Food and beverage subscription services have carved out a presence in the consumer market, but adoption remains limited and concentrated among younger generations, according to Datassential’s Modern American Spending report.

Among the subscription categories consumers currently pay for, restaurant or food delivery app memberships such as DashPass and Uber One reach 16% of consumers, while meal kit subscriptions sit at 7%, coffee or beverage memberships at 6%, and snack or beverage subscription boxes at 5%. 

In contrast, grocery delivery memberships, a more utility-driven food-adjacent category, are held by 22% of consumers, suggesting that recurring food spending is more likely to be justified when it is tied to everyday necessity rather than to dining or discovery.


Gen Z and Millennials are significantly more likely than older consumers to maintain food and beverage subscriptions across all categories, pointing to a generational shift that may normalize these services over time. Among Gen Z, 30% currently pay for a restaurant or food delivery membership — nearly double the 16% overall average — while 20% of Millennials do the same, outpacing both Gen X and Boomers. 

As these generations raise the next wave of consumers, that familiarity is already filtering down. According to Datassential’s Gen Alpha Update report, over half of Gen Alpha parents say their children can order food for delivery either independently or with parental approval, and nearly one-quarter of Gen Alphas ages 13–15 can do so entirely on their own. For food and beverage subscription services, that pipeline of digitally fluent, delivery-native younger consumers could represent a meaningful long-term growth opportunity.
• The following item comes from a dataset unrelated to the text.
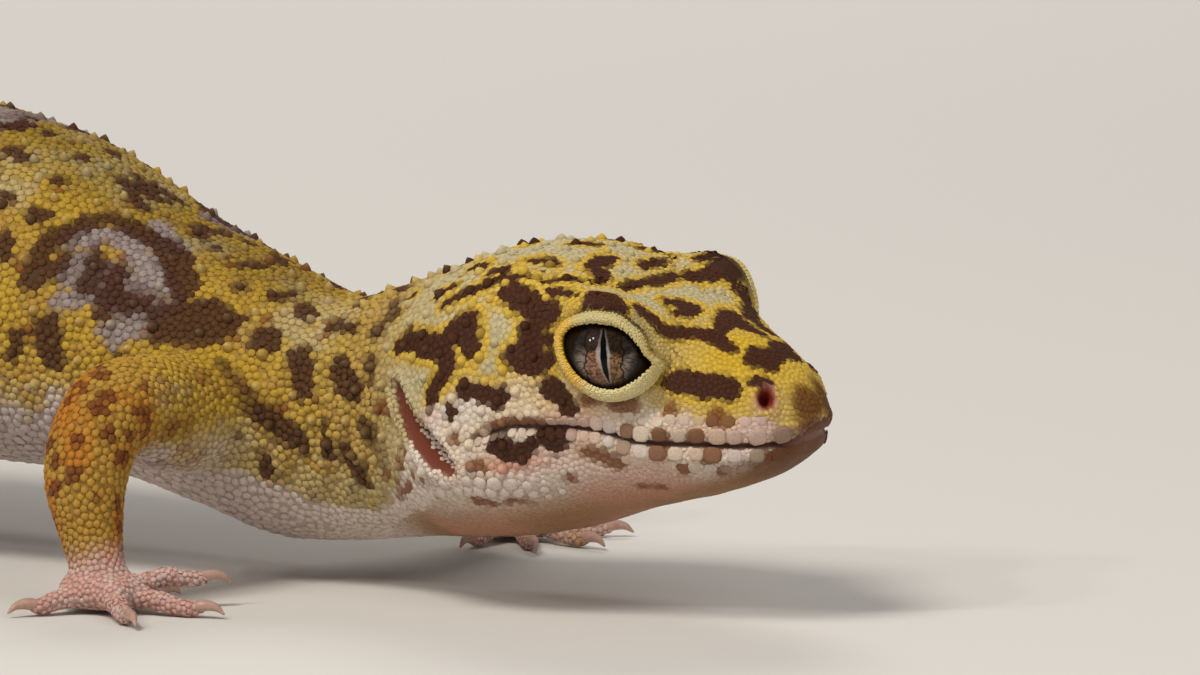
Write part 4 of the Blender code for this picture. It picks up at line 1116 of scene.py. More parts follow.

Additionally, Millennials are the generation most likely to spend over $75 monthly on subscriptions overall, while Gen Z most commonly falls in the $50-$74 range — both well above the nearly 30% of consumers who aim to keep total subscription spending under $25 per month.

That budget constraint is a meaningful barrier. With more than 80% of consumers already paying for at least one subscription and most maintaining up to four at a time, food and beverage services are competing directly against streaming platforms, fitness memberships, and cloud storage for a limited pool of recurring wallet share.

Subscription inertia offers some protection. Only 25% of consumers review their subscriptions every one to two months, and 15% say they almost never do, meaning passive retention is a real dynamic in the category. Still, when consumers do conduct reviews, particularly under financial pressure, food subscriptions perceived as non-essential may be among the first to go.